Saturday, June 06, 2015
Wrap-Up on GA Overtures
TVP and Sabbath Recreation
North Texas Presbytery produced an overture urging the formation of a study committee to rethink the “recreation clauses” in the Westminster Standards’ treatment of Sabbath observance. Tennessee Valley Presbytery duplicated the overture, but added a brief paper. In this paper, it is argued that there is neither a direct command against Sabbath recreation, nor is there a good and necessary consequence argument against Sabbath recreation. The chief problem with the paper was that the paper utterly failed to address the essential question: What is recreation? The paper specifically rejects dealing with the historical situation: “It is our belief that the case for or against recreation on the Sabbath must be made from Scripture. For that reason we do not enter into the historical situation that gave rise to the Assembly dealing with this specific matter.” But it is only in the historical particulars that we can find out what the divines meant by the word “recreations.” Unless we understand what that word means in the context, we have no business stating a difference with the Standards, because we don’t know what we are differing from. We might even be in full agreement with what we think we differ from.
There are more problems with the TVP paper, but I’ve already said enough. In sum, I don’t think the TVP paper forwards the discussion at all.

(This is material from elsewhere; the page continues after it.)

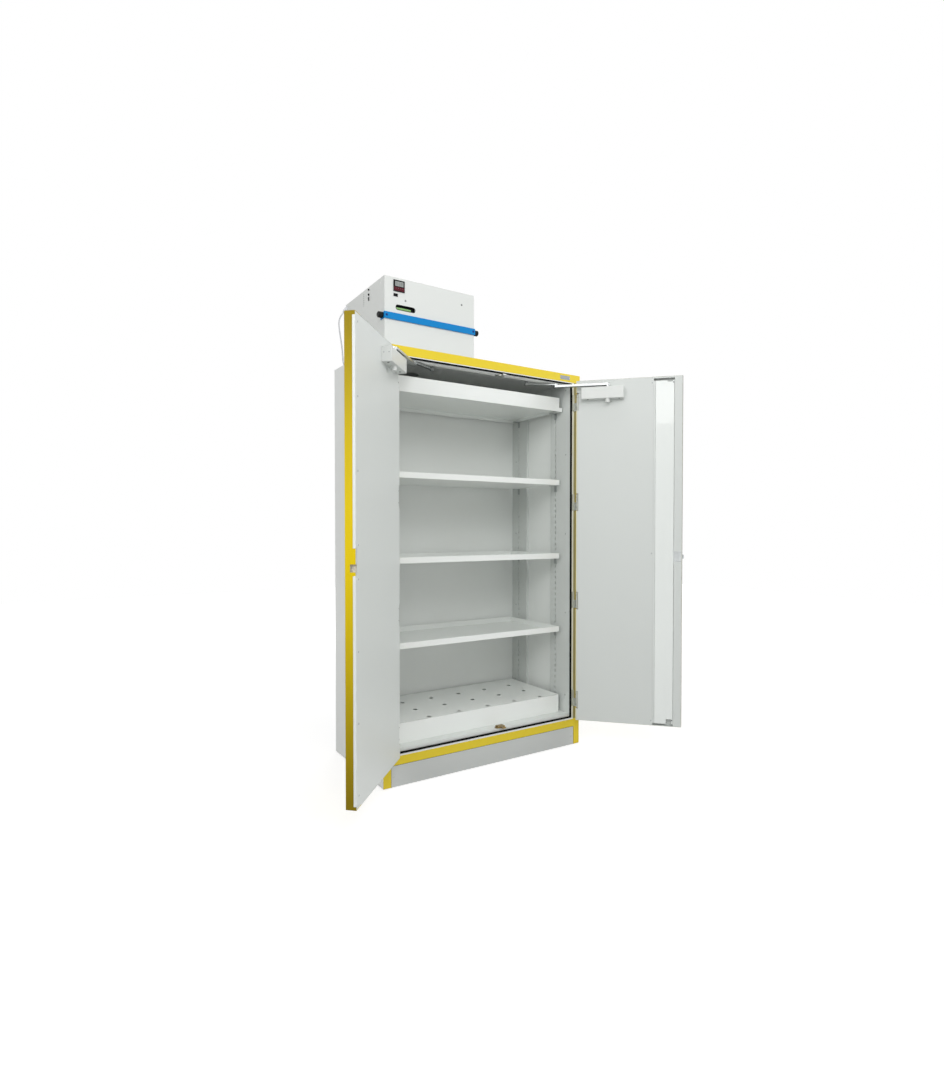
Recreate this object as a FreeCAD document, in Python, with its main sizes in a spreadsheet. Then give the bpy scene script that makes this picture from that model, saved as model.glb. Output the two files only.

From the Potomac to Paraguay
Potomac Presbytery has brought an overture asking that a commission be formed in order to form “a provisional Presbytery in Paraguay with the goal of establishing an indigenous Presbyterian and Reformed Church.” While I have no principial objection to the idea, the supporting rationale makes me wonder if maybe this step is coming a little too early in the process. As far as I can tell from the rationale (which is less forthcoming than it should be), there is one church and three active church plants. But we have no idea of the size of any of these works. We have no idea what “active” means. There is one pastor, so it’s not clear who is doing the church plants. There is one pastoral candidate. So there seems to be a total of four churches, three of them plants, and two pastors, one of which is only a candidate. I appreciate the vision for the future, but it seems things in Paraguay need to get more established before the PCA starts talking about establishing a provisional presbytery there.